But then you have another dish to wash. I'll just stick to chomping directly on the brick like nature intended.

Or hell, drink it straight from the cow and swish it around like mouthwash until it forms into cheese

I'm no dairy expert, but wouldn't that make butter?

you get more cheese for the same money.

Everyone says this, but everywhere I've gone shredded cheese costs exactly the same per ounce.

Although I prefer bricks since they last longer and I live alone. Shredded cheese goes bad it feels like immediately after you open it.

I, too, hate anti-caking agents in my cheese, also cheese without anti-caking agents, and even cheese with caking agents. I am vegan btw, I don't eat cheese.

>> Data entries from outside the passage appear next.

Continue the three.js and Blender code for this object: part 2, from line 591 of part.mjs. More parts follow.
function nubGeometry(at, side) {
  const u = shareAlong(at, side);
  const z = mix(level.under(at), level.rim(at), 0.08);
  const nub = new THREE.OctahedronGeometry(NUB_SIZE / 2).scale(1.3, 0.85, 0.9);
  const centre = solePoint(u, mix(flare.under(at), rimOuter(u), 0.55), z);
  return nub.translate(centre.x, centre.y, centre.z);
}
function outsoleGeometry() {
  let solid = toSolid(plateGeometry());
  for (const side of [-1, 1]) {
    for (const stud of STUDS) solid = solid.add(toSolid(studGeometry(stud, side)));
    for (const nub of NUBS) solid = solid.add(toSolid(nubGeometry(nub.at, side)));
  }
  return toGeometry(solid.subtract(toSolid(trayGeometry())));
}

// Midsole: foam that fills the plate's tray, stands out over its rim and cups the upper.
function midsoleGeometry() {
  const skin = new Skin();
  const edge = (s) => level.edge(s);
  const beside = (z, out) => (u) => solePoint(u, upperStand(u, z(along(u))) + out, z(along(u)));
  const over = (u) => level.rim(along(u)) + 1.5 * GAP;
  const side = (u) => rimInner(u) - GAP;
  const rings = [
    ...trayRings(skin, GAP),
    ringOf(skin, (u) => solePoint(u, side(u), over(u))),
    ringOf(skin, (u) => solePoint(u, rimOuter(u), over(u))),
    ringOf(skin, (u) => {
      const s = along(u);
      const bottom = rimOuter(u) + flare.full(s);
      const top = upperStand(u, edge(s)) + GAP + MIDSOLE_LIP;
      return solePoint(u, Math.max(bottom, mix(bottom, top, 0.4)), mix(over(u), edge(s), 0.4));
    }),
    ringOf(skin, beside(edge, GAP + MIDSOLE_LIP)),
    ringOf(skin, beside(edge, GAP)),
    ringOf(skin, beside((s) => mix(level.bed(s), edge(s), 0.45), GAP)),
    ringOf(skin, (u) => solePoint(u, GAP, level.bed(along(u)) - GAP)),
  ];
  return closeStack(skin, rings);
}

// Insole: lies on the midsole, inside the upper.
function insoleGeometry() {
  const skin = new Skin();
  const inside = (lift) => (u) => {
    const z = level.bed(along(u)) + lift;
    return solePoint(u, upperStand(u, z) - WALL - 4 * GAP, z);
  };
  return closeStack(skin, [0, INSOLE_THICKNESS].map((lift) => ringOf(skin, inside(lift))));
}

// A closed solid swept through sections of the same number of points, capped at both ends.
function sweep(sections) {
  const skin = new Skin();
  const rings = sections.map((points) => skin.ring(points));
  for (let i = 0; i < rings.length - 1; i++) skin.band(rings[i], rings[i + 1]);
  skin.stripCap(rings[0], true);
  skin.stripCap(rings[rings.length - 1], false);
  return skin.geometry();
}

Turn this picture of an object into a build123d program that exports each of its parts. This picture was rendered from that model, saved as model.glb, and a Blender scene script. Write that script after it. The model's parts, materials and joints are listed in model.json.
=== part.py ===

Interesting username for a cheese-hater.

Nachos are the chip part

You may be thinking of chips

Your right but in the Northeast "nachos" or sometimes "taco" chips is slang for tortilla chips. I know I hate it too.

Nacho is short for Ignatio, the first name of the man who developed the dish consisting of tortilla chips, cheese, and jalapenos.

More cheese for me then. :3

we can only be friends if you keep eating the exact same amount of cheese or less, I'll not have my stance be nulled by some renegade.

Fair point. I'm not eating more cheese to spite you, I'll just eat any extra unwanted cheese you (being any hypothetical vegans I might eat with) got served that would have to go to the trash otherwise.

But I respect your cause, and while I'm not fully vegan I do try to eat animal products mindfully and reduce my consumption of them.

How do you feel about precision fermentation to make milk products. Presumably this will eventually make cheese we can purchase made entirely without animals. Will you partake in this cheese or just keep the no cheese lifestyle?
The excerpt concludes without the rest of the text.